As a seasoned warehouse man in his mid-twenties, he was training a new recruit and noticed the worker couldn't keep up with his notes. So the next day, before work, he wrote down the mashing process, A-to-Z, in a notebook. “Nothing written existed,” he tells me. “It was always just passed down, so I wrote the way we do it, step-by-step, gave it to the boy who was learning, and it was fine. Everyone who started since then always had a read of that and made his own notes.”

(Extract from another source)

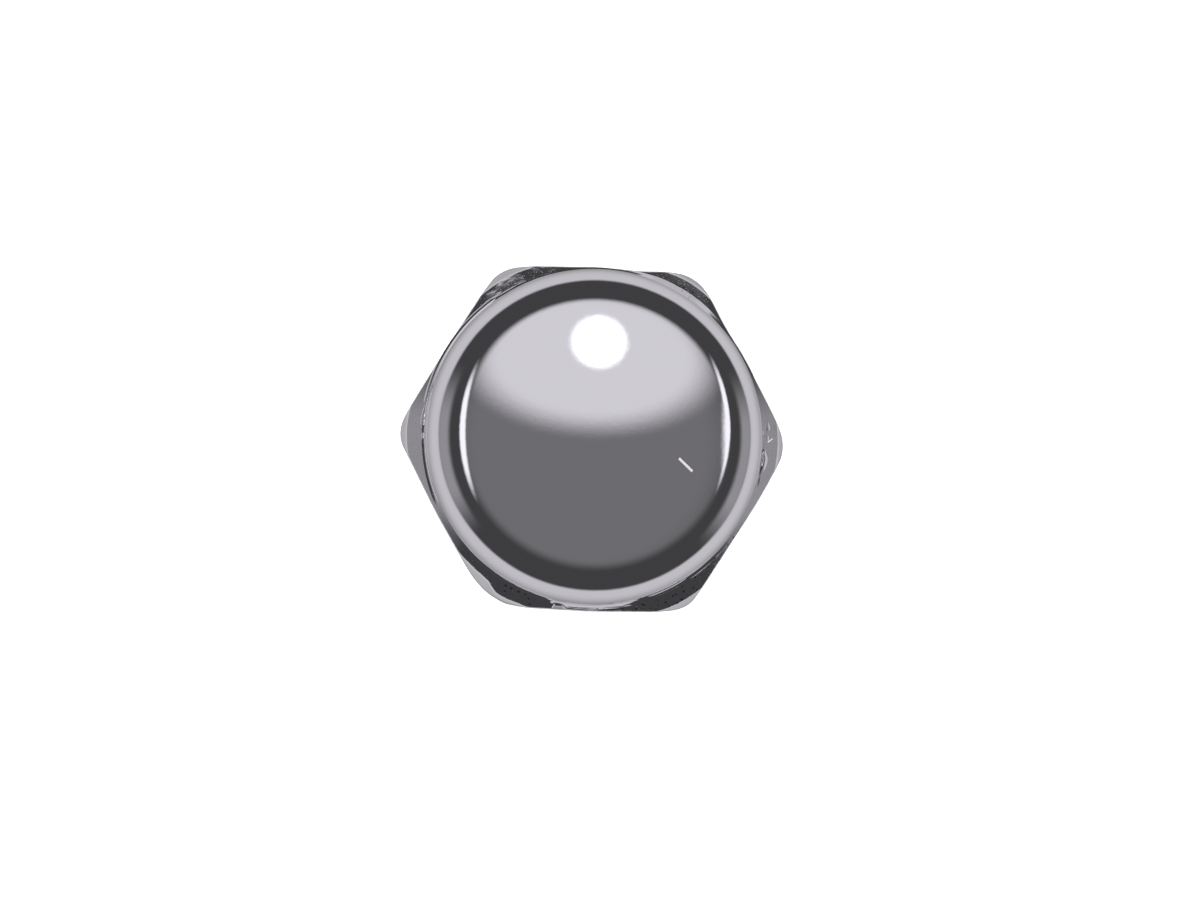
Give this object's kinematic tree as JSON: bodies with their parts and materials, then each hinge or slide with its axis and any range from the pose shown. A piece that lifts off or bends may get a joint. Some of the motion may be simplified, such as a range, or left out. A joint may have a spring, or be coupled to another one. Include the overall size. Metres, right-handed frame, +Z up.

That notebook is a fine symbol of Hannett's style. He's committed to detail. He has respect for bygone ways (he wrote pages of calculations and instructions, after all, not an app) and for the vintage allure of Bruichladdich's old-fashioned equipment. “At one time, this was state-of-the-art distilling technology,” he says of the meticulously restored Victorian-era distillery. “Now it's a museum.” He can rattle off technicalities, but he's quick to stress he's not a scientist; just a steward of tradition. “Things happen with Bruichladdich—you get an extra amazing flavor. I have no idea where it came from.” But let it be known that despite his inclination for poetics, he's not sentimental. “Whisky should follow you through life,” he maintains. “It's for joy and celebration and everything else. We pour our heart and soul into making it in terms of scale, effort, and time. It's not there to sit on the shelf.”